At one point in the 17th century it was by William Law a renowned and wealthy goldsmith who was overshadowed by his son John, perhaps the property’s most colourful owner.
“He was known as Mississippi John,” explains Mike, recalling a larger than life character who squandered a fortune at the gaming tables, was found guilty of murder after killing a man in a duel and then fled to France where he became the country’s leading banker. There he soared from rags to riches and, unfortunately, rags again.
“He was a fashionable young beau of his time,” explains Mike. “He came up with a scheme to sell land in America that became France’s equivalent of the Darien Scheme.
Recently around 20 of his relatives came from France to tour the castle – they see it very much as their ancestral home.”
Eventually the house was bought for £9750 in 1902 (around £1 million in today’s prices) by William Reid, the son of a cabinet maker who went on to own furniture makers Morison and Company, and his wife Margaret, whose family were plumbers.
They upgraded the now extended house to feature all mod cons – including a spectacular bathroom with ‘throne’ style lavatory – while William’s shrewd eye for interior design meant it was furnished with one of the country’s biggest collections of southern Italian furniture, beautiful Turkish rugs, fine Dutch chests of drawers, huge tapestries and dozens of lithographs on the walls. Perhaps most remarkable of all, adds Mike, was the couple’s decision to leave the house, its 33 acres of grounds and its entire contents, to the nation – a stunning act of generosity.
That’s not all they left.
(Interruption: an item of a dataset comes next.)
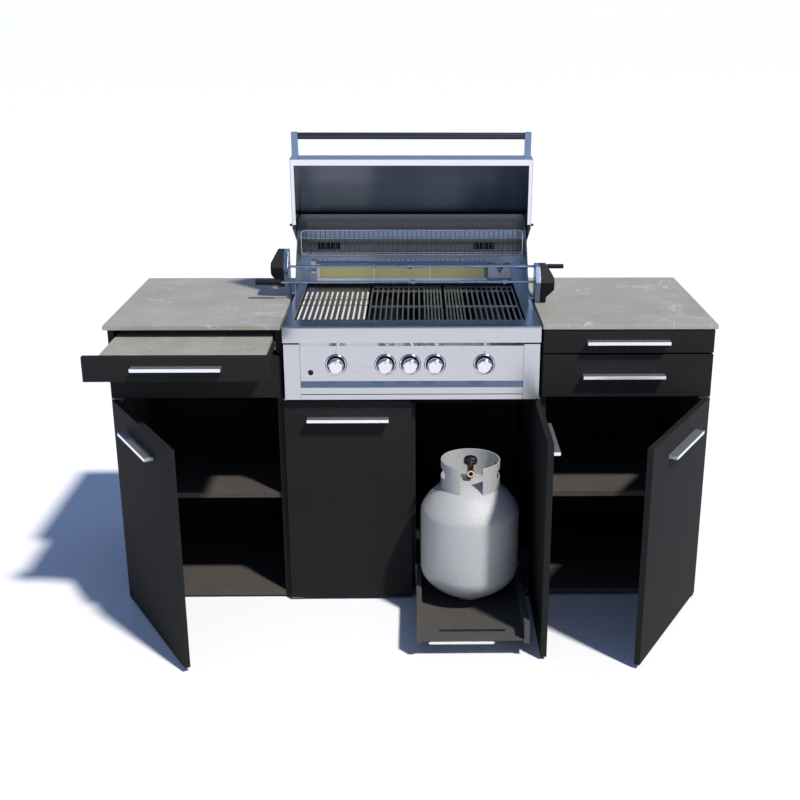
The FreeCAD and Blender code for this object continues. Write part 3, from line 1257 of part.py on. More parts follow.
def build_hood():
    """The roll-top hood, drawn closed about its pivot and then swung open."""
    metal = panel_metal
    face = -hood_front - pivot_y
    rim = deck_top + hood_lift - pivot_z
    start = hood_arc_start

    def turned(radius, angle):
        return (radius * cosine(angle), radius * sine(angle))

    def shoulder(radius, at_y):
        return (radius - at_y * cosine(start)) / sine(start)

    outer = hood_radius
    inner = hood_radius - metal
    inside = face + metal
    first = turned(outer, start)
    last = turned(outer, hood_tail)
    inner_last = turned(inner, hood_tail)
    inner_first = turned(inner, start)
    skin = extrusion("hood_skin", "YZ_Plane",
                     [(face, rim), (face, shoulder(outer, face)), (first[0], first[1], outer, -1), last,
                      (inner_last[0], inner_last[1], inner, 1), inner_first,
                      (inside, shoulder(inner, inside)), (inside, rim)], -hood_half, hood_half)
    slope = (cosine(hood_edge_slope), sine(hood_edge_slope))
    corner = (hood_heel_y * -1 - pivot_y, rim)
    along = corner[0] * slope[0] + corner[1] * slope[1]
    reach = root(along * along - corner[0] * corner[0] - corner[1] * corner[1] + inner * inner) - along
    top = (corner[0] + reach * slope[0], corner[1] + reach * slope[1])
    foot = (corner[0] - along * slope[0], corner[1] - along * slope[1])
    cheek_outline = [(inside, rim), corner, (top[0], top[1], inner, 1), inner_first,
                     (inside, shoulder(inner, inside))]
    arm_outline = [foot, (-lug_radius * slope[0], -lug_radius * slope[1]),
                   (lug_radius * slope[0], lug_radius * slope[1]),
                   (foot[0] + hood_arm_width * slope[0], foot[1] + hood_arm_width * slope[1])]
    solids = [skin]
    for side in (-1, 1):
        name = "left_hood" if side < 0 else "right_hood"
        x = mirror(side, hood_half - metal, hood_half)
        cheek = extrusion(name + "_cheek", "YZ_Plane", cheek_outline, *x)
        arm = extrusion(name + "_arm", "YZ_Plane", arm_outline, *x)
        lug = rod(name + "_lug", "x", (0, 0), lug_radius, *x)
        stop = rod(name + "_stop", "x", (corner[0] - 8, rim + 8), stop_pin_radius,
                   *mirror(side, hood_half, hood_half + stop_pin_length))
        pin_hole = rod(name + "_pin_hole", "x", (0, 0), hinge_pin_radius + running_fit, *x)
        solids += [cheek, cut(name + "_hinge_arm", fuse(name + "_arm_blank", [arm, lug]), [pin_hole]), stop]
        solids.append(block(name + "_rim", mirror(side, hood_half - metal - hood_rim_side,
                                                  hood_half - metal),
                            (inside + hood_rim_front, corner[0] - 10), (rim, rim + metal)))
    solids.append(block("front_rim", (metal - hood_half, hood_half - metal),
                        (inside, inside + hood_rim_front), (rim, rim + metal)))
    swing = {"axis": (-1, 0, 0), "angle": hood_angle}
    base = (0, pivot_y, pivot_z)
    node("hood", solids, base, **swing)
    grip_y = face - hood_handle_reach
    grip_z = rim + hood_handle_height
    outer_x = hood_bracket_inner + hood_bracket_width
    pieces = [rod("hood_bar", "x", (grip_y, grip_z), hood_handle_radius, -outer_x, outer_x)]
    half = hood_bracket_height / 2
    for side in (-1, 1):
        pieces.append(block("hood_bracket", mirror(side, hood_bracket_inner, outer_x),
                            (grip_y - half, face), (grip_z - half, grip_z + half)))
    node("hood_handle", [fuse("hood_grip", pieces)], base, **swing)


# Grease tray, spits and motors

def build_grease_tray():
    metal = panel_metal
    low = support_top + grease_guide + 0.3
    front = (-pillar_face, metal - pillar_face)
    x = (-grease_half, grease_half)
    solids = [block("grease_front", (0.5 - pillar_inner, pillar_inner - 0.5), front,
                    (fascia_bottom, panel_bottom - 2)),
              block("grease_floor", x, (front[1], grease_back), (low, low + metal)),
              block("grease_back_wall", x, (grease_back - metal, grease_back),
                    (low + metal, low + grease_depth)),
              block("grease_left", (x[0], x[0] + metal), (front[1], grease_back - metal),
                    (low + metal, low + grease_depth)),
              block("grease_right", (x[1] - metal, x[1]), (front[1], grease_back - metal),
                    (low + metal, low + grease_depth))]
    node("grease_tray", solids)


def build_spits():
    upper = spit_places[0]
    lower = spit_places[1]
    solids = [rod("upper_rod", "x", upper, spit_radius, -spit_socket, upper_grip_start + 10),
              rod("upper_grip", "x", upper, upper_grip_radius, upper_grip_start, upper_grip_end),
              rod("upper_collar", "x", upper, collar_ring_radius, -upper_collar_x - collar_ring_length / 2,
                  collar_ring_length / 2 - upper_collar_x),
              rod("upper_counter", "x", upper, collar_ring_radius, counterweight_x,
                  counterweight_x + 1.6 * collar_ring_length)]
    node("upper_spit", [fuse("upper_spit_rod", solids)])
    solids = [rod("lower_rod", "x", lower, spit_radius, -lower_grip_start - 10, spit_socket),
              rod("lower_grip", "x", lower, lower_grip_radius, -lower_grip_end, -lower_grip_start)]
    for place in (lower_collar_x, lower_collar_x + lower_collar_gap):
        solids.append(rod("lower_collar", "x", lower, collar_ring_radius,
                          place - collar_ring_length / 2, place + collar_ring_length / 2))
    node("lower_spit", [fuse("lower_spit_rod", solids)])


def build_motor(name, side, place, inner, width, ridge, y):
    """A motor with sloping corners on its steel bracket beside the hood; one spit ends in it."""
    low = ridge - motor_below
    high = ridge + motor_above
    box_inner = inner + motor_bracket_width
    outer = box_inner + width
    seen_from_side = [(y[0], ridge), (y[0] + motor_top_setback, high), (y[1], high), (y[1], low),
                      (y[0] + motor_foot_setback, low)]
    seen_from_front = [(inner, low), (box_inner + motor_neck_width, low),
                       (box_inner + motor_neck_width, low + motor_neck_height),
                       (outer, low + motor_neck_height + motor_low_cut), (outer, high - motor_top_cut),
                       (box_inner + motor_top_width, high), (inner, high)]
    across = [(side * x, z) for x, z in seen_from_front]
    body = common(name + "_body", [
        extrusion(name + "_side_shape", "YZ_Plane", seen_from_side, *mirror(side, inner, outer)),
        extrusion(name + "_front_shape", "XZ_Plane", across, y[0], y[1])])
    leg_y = (y[1] - motor_leg_depth, y[1])
    leg = block(name + "_leg", mirror(side, inner, inner + sheet_metal), leg_y, (deck_top, low))
    foot = block(name + "_foot", mirror(side, lip_half - sheet_metal, inner + sheet_metal), leg_y,
                 (deck_top, deck_top + 2))
    bore = rod(name + "_bore", "x", place, spit_radius + running_fit,
               *mirror(side, inner, spit_socket + 2))
    return cut(name, fuse(name + "_blank", [body, leg, foot]), [bore])


def build_motors():
    left_front = lower_spit_y + lower_grip_radius + motor_air
    right_back = upper_spit_y - upper_grip_radius - motor_air
    left = build_motor("left_drive", -1, spit_places[0], left_bracket_x, left_motor_width,
                       deck_top + left_ridge_rise, (left_front, left_front + left_motor_depth))
    right = build_motor("right_drive", 1, spit_places[1], right_bracket_x, right_motor_width,
                        deck_top + right_ridge_rise, (right_back - right_motor_depth, right_back))
    node("rotisserie_motors", [left, right])


build_carcass()
build_feet()
build_worktops()
build_pivot_brackets()
build_doors()
build_drawers()
build_board_slide()
build_runners()
build_gas_tray()
build_bottle()
build_deck()
build_firebox()
build_front_panel()
build_controls()
build_burners()
build_grills()
build_rear_housing()
build_rear_burner()
build_warming_rack()
build_hood()
build_grease_tray()
build_spits()
build_motors()


# Check and write

doc.recompute()
for thing in doc.Objects:
    if "Invalid" in thing.State or "Error" in thing.State:
        raise RuntimeError("%s failed: %s" % (thing.Label, thing.State))
os.makedirs("parts", exist_ok=True)
for part in nodes:
    if part.Shape.isNull() or not part.Shape.isValid():
        raise RuntimeError("%s has no valid shape" % part.Label)
    part.Shape.exportStep("parts/%s.step" % part.Label)
print("%d sub-parts, %d solids" % (len(nodes), sum(len(part.Shape.Solids) for part in nodes)))
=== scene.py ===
# %% [markdown]
# # An outdoor kitchen island
#
# Three charcoal cabinets carry two stone worktops, and a gas barbecue sits between the stones.
# This notebook starts from the island's solid model. It gives every surface a finish, and where
# the look depends on fine detail it swaps a solid for a surface that is worked out here. Lengths
# are metres; x runs along the island, the doors face -y and z points up.

# %% Load the island
import json
import math
import bmesh
import bpy
import numpy as np
from mathutils import Matrix, Vector

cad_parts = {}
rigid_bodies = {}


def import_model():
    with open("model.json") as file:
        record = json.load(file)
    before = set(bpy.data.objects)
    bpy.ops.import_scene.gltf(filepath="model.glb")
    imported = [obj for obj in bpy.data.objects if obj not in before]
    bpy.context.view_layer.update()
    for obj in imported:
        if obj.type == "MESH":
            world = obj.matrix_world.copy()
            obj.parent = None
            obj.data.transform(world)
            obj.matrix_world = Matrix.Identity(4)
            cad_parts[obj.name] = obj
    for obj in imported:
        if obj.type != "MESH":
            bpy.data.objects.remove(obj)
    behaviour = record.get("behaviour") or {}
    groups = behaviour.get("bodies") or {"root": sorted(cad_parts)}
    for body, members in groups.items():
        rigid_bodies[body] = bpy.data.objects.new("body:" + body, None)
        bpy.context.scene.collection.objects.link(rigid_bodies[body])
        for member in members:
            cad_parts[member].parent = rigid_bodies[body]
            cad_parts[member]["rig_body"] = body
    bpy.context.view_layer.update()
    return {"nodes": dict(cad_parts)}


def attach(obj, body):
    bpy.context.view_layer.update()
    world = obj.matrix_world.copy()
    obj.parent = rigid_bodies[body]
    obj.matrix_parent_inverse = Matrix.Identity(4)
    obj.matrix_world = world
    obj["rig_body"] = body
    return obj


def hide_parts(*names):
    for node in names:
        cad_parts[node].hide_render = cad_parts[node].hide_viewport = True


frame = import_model()
MM = 0.001

# %% [markdown]
# ## Camera
#
# The photograph was taken from head height, almost straight on, with a lens a little longer than
# normal. The numbers come from fitting the island's known corners to the picture. Its optical
# centre isn't the middle of the frame, which is what the two small shifts are for. The camera
# looks along one vector and keeps another one upright; the third axis is square to both.

# %% Set up the camera
FOCAL_PIXELS = 1177.9
PICTURE = 800
CENTRE_ACROSS = 437.2
CENTRE_DOWN = 417.6
lens = bpy.data.cameras.new("camera")
lens.sensor_width = 36.0
lens.lens = FOCAL_PIXELS * lens.sensor_width / PICTURE
lens.shift_x = (PICTURE / 2 - CENTRE_ACROSS) / PICTURE
lens.shift_y = (CENTRE_DOWN - PICTURE / 2) / PICTURE
FLOOR_REACH = 400.0
lens.clip_end = 5 * FLOOR_REACH
camera = bpy.data.objects.new("camera", lens)
bpy.context.scene.collection.objects.link(camera)
CAMERA_PLACE = (0.01324, -3.75581, 1.82033)
FORWARD = Vector((0.017485, 0.944203, -0.328899))
UPWARD = Vector((0.003381, 0.328892, 0.944362))
camera.location = CAMERA_PLACE
camera.rotation_mode = "QUATERNION"
camera.rotation_quaternion = Matrix((FORWARD.cross(UPWARD), UPWARD, -FORWARD)).transposed().to_quaternion()
bpy.context.scene.camera = camera
print("lens", round(lens.lens, 1), "mm")

# %% [markdown]
# ## Studio
#
# The photograph has a warm main light from the front right and a blue fill from all round. Lamps
# close by would leave the floor uneven, so the main light is a Sun, which keeps the floor white.
# Its disc is about eight times as wide as the real one, for slightly soft shadows.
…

For as guests on Saturday admire their surroundings, they may well find themselves sharing the moment with some additional occupants of Lauriston Castle who never quite got around to leaving.
“I’ve never encountered any ghosts, but I know one person who says she was shoved into a cupboard by a ghost,” adds Mike.
“And there are others who mention a ‘grey lady’ who’s been seen in the grounds and the original tower house.
“We’ll just have to wait and see if she turns up on Saturday.”